I'm more worries about the sighting in process.

Sturnovik
02-17-2012, 7:57 AM
I don't clean my AR's at all.

I use ATF or FMO-AW oil and FGL-0 grease. For my standard 5.56 AR's:

A small layer of grease on the bolt lugs, paying attention to the rears and sides. Leave the bolt-face dry.

A drop of oil on each carrier rail. A thin film of oil on the underside of the carrier. A drop of oil into the cam pin area (alternatively, remove the cam pin and give it a thin film), and then a drop of oil into each gas-relief hole on the side of the carrier. Then I work the bolt back and forth to work it into the gas rings.
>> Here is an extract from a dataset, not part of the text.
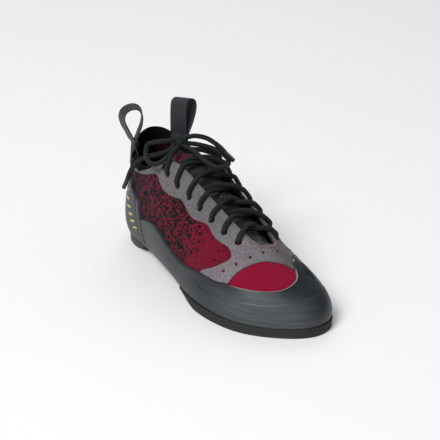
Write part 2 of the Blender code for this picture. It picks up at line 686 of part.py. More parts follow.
def make_cord(name, places, look):
    """A free stretch of lace on its hand-chosen route."""
    route = [tuple(KNOT_AT[k] + place[k] for k in range(3)) for place in places]
    data = bpy.data.curves.new(name, "CURVE")
    data.dimensions = "3D"
    data.bevel_depth = LACE / 2
    data.bevel_resolution = 2
    data.use_fill_caps = True
    marks = smooth_route(route, LACE * 2)
    spline = data.splines.new("POLY")
    spline.points.add(len(marks) - 1)
    for point, mark in zip(spline.points, marks):
        point.co = (*mark, 1.0)
    made = bpy.data.objects.new(name, data)
    bpy.context.scene.collection.objects.link(made)
    data.materials.append(look)
    return made


def make_tip(name, places, look):
    """The hard tip on a lace's end, in line with its last stretch."""
    end, before = Vector(places[-1]), Vector(places[-2])
    run = (end - before).normalized()
    start = Vector(KNOT_AT) + end + run * GAP
    return finish(name, tube_mesh(name, [start, start + run * TIP_LENGTH], TIP_WIDTH / 2), look)


def make_knot(look):
    work = bmesh.new()
    bmesh.ops.create_icosphere(work, subdivisions=2, radius=0.5)
    for vert in work.verts:
        vert.co = Vector([c * size for c, size in zip(vert.co, KNOT_SIZE)]) + Vector(KNOT_AT)
    mesh = bpy.data.meshes.new("lace_knot")
    work.to_mesh(mesh)
    work.free()
    return finish("lace_knot", mesh, look)


def make_keeper(look):
    """The little strap on the tongue that a lace runs through."""
    rows = []
    for share, part in KEEPER_ARCH:
        lift = TONGUE_LIFT + GAP + KEEPER_RISE * part
        place = tongue_place(KEEPER_STATION, lift, share)
        front = tongue_place(KEEPER_STATION + 1 / FINE, lift, share)
        run = (front - place) / np.linalg.norm(front - place)
        rows.append([place, place + run * KEEPER_WIDTH])
    return ribbon("lace_keeper", rows, -EYESTAY, look)


def punch_eyelets(upper, eyestay):
    """Holes for the lace through overlay and knit."""
    work = bmesh.new()
    for station, height in EYELETS:
        for place in (station, other_side(station)):
            axis = Vector(LAST.normal(place, height))
            centre = Vector(LAST.point(place, height))
            turn = axis.to_track_quat("Z", "Y").to_matrix().to_4x4()
            turn.translation = centre
            bmesh.ops.create_cone(work, cap_ends=True, segments=6, radius1=EYELET / 2, radius2=EYELET / 2,
                                  depth=4 * (WALL + EYESTAY), matrix=turn)
    mesh = bpy.data.meshes.new("eyelet_guide")
    work.to_mesh(mesh)
    work.free()
    cutter = bpy.data.objects.new("eyelet_guide", mesh)
    bpy.context.scene.collection.objects.link(cutter)
    boolean(upper, cutter, "DIFFERENCE")
    boolean(eyestay, cutter, "DIFFERENCE")


def main():
    for old in list(bpy.data.objects):
        bpy.data.objects.remove(old, do_unlink=True)
    knit = material("knit", KNIT, 0.85)
    microfibre = material("microfibre", MICROFIBRE, 0.75)
    rubber = material("rand_rubber", RUBBER, 0.5)
    sole_rubber = material("sole_rubber", SOLE_RUBBER, 0.65)
    black = material("black_knit", BLACK, 0.85)
    webbing = material("webbing", WEBBING, 0.6)
    cord = material("lace", BLACK, 0.7)
    upper = make_upper(knit)
    eyestay = make_eyestay(microfibre)
    punch_eyelets(upper, eyestay)
    make_binding(black)
    make_tongue(black)
    make_keeper(webbing)
    make_insole(black)
    make_rand(rubber)
    make_toe_rubber(rubber)
    make_heel_rubber(rubber)
    make_outsole(sole_rubber)
    make_heel_sole(sole_rubber)
    for side, station in LOOP_STATIONS.items():
        make_pull_loop(f"pull_loop_{side}", station, LOOP_SPAN[side], webbing)
    for level in range(CROSSINGS):
        make_crossing(level, cord)
    make_tie(cord)
    make_knot(cord)
    make_cord("lace_loop_outer", LOOP_OUTER, cord)
    make_cord("lace_loop_inner", LOOP_INNER, cord)
    make_cord("lace_end_outer", END_OUTER, cord)
    make_cord("lace_end_inner", END_INNER, cord)
    make_tip("lace_tip_outer", END_OUTER, webbing)
    make_tip("lace_tip_inner", END_INNER, webbing)


main()
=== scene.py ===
"""A right climbing shoe, dressed: knit, microfibre, rubber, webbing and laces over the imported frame.

The wall of the foot is one surface, read by station along the shoe and height across the wall, so
each layer is a cut of that surface at its own lift. Camera and bow come first, the stage last.
"""
import functools
import math

import bpy
import numpy as np
from mathutils import Matrix, Vector
from mathutils.kdtree import KDTree


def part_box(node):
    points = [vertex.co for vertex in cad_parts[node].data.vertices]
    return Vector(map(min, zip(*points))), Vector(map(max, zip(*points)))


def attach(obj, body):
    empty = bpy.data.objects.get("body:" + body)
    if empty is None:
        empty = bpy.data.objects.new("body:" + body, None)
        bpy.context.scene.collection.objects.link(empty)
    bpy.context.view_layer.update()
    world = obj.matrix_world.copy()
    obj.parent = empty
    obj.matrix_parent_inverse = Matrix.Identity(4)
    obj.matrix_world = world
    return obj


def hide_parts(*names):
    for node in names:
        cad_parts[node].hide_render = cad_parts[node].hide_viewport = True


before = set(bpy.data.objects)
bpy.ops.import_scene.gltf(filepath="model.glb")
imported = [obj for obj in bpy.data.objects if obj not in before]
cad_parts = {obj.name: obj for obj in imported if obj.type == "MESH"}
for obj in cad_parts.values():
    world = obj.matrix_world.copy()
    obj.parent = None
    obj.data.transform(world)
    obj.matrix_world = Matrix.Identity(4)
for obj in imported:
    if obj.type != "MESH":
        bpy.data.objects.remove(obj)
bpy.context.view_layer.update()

bl_info = {
    "name": "Climbing shoe",
    "version": (1, 0, 0),
    "blender": (4, 5, 0),
    "location": "3D View > Sidebar > Shoe",
    "description": "Dresses the frame of a climbing shoe with its fabrics, rubber and laces",
    "category": "Object",
}

# The photograph's view: degrees, metres and pixels, and the sensor's width in millimetres
VIEW_AZIMUTH, VIEW_ELEVATION, VIEW_ROLL = 57.035, 22.282, 2.341
VIEW_DISTANCE = 0.950
VIEW_AIM = (-0.06908, 0.01856, 0.040)
VIEW_FOCAL_PIXELS, PHOTO_WIDTH, SENSOR = 1141.2, 440, 36.0

# The last's sections. x is in hundredths of the length, y of the ball's width and z of the collar's
# height, and the four handle columns, which bow the wall, are in hundredths of the collar's height.
SECTION_COLUMNS = ("sole_x", "sole_y", "sole_z", "top_x", "top_y", "top_z",
                   "low_out", "low_up", "high_out", "high_down")
SECTIONS = (
    (4.8, 0.0, 7.0, 6.0, 0.0, 100.0, 13.0, 18.0, -3.0, 34.0),         # heel back
    (8.0, -17.0, 7.0, 8.0, -16.0, 92.5, 12.5, 17.0, -1.0, 33.0),      # heel corner, outer side
    (17.0, -25.0, 7.2, 14.5, -26.0, 83.0, 9.5, 16.0, 2.0, 29.0),      # heel side
    (27.0, -28.5, 10.0, 22.0, -29.0, 81.0, 8.0, 18.0, 4.0, 25.0),     # rubber seam
    (37.0, -33.5, 12.0, 30.5, -26.5, 91.0, 8.0, 20.0, 8.0, 24.0),     # arch
    (47.0, -37.5, 12.0, 39.5, -22.0, 97.5, 8.0, 20.0, 12.0, 22.0),    # waist
    (57.0, -40.5, 8.8, 50.0, -18.5, 89.5, 7.0, 18.0, 16.0, 17.0),     # behind the ball
    (68.0, -43.5, 7.0, 60.5, -16.5, 80.0, 6.0, 16.0, 20.0, 12.0),     # ball
    (79.0, -40.5, 7.0, 69.5, -13.0, 70.0, 6.0, 16.0, 22.0, 10.0),     # vamp
    (88.0, -30.0, 7.0, 75.5, -8.0, 62.0, 6.0, 16.0, 26.0, 10.0),      # toe side
    (95.0, -10.5, 7.0, 78.0, -2.0, 57.5, 6.0, 16.0, 28.0, 11.0),      # toe corner
    (99.0, 18.0, 7.2, 78.5, 5.0, 56.5, 6.5, 17.0, 28.0, 12.0),        # toe tip
    (95.5, 35.5, 7.0, 78.0, 10.5, 56.0, 7.0, 17.0, 22.0, 13.0),       # toe corner, inner side
    (88.0, 42.0, 7.0, 75.5, 13.0, 58.0, 7.0, 17.5, 17.0, 14.0),       # toe side
    (79.0, 42.5, 7.0, 69.5, 14.5, 65.5, 7.0, 17.5, 17.0, 13.0),       # vamp
    (68.0, 37.0, 7.2, 60.5, 14.5, 75.5, 9.0, 18.0, 18.0, 15.0),       # ball
    (57.0, 27.0, 18.0, 50.0, 15.5, 86.0, 12.0, 20.0, 16.0, 19.0),     # behind the ball
    (47.0, 20.0, 25.0, 39.5, 18.5, 93.5, 12.0, 20.0, 13.0, 22.0),     # waist
    (37.0, 20.5, 21.0, 30.5, 24.0, 90.0, 9.0, 20.0, 8.0, 24.0),       # arch
    (27.0, 24.5, 12.0, 22.0, 28.0, 84.0, 8.0, 18.0, 4.0, 25.0),       # rubber seam
    (17.0, 25.0, 7.2, 14.5, 26.0, 87.0, 9.5, 16.0, 2.0, 29.0),        # heel side
    (8.0, 17.0, 7.0, 8.0, 16.0, 98.0, 12.5, 17.0, -1.0, 33.0),        # heel corner
)
TURN, SEAM = 22, 3                      # stations once round the shoe, and where the rubber is joined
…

I also put a drop of grease on all the sear surfaces in the FCG. One on the trigger sear, one on the hammer sear, one on the hammer disconnector catch, and one on the disconnector hook.

That's the only lubrication I do, with no cleaning of my AR's, and they are 100% reliable.

Pretty amazing, sounds like pretty low maintenance!


I have mine doused in Slip2k.

I read this pretty interesting article by Pat Rogers, some food for thought of course...

http://www.ar15armory.com/forums/Lubrication-Cleaning-by-t19367.html


And you guys should google "James Yeager controversy" He's the one that posted the video that you linked and ... I'll let you guys be surprised at what you see...

:popcorn::popcorn::popcorn:

Haha yea I remember that video with the photographer very well.

Glad to hear Slip 2000 is getting more popular.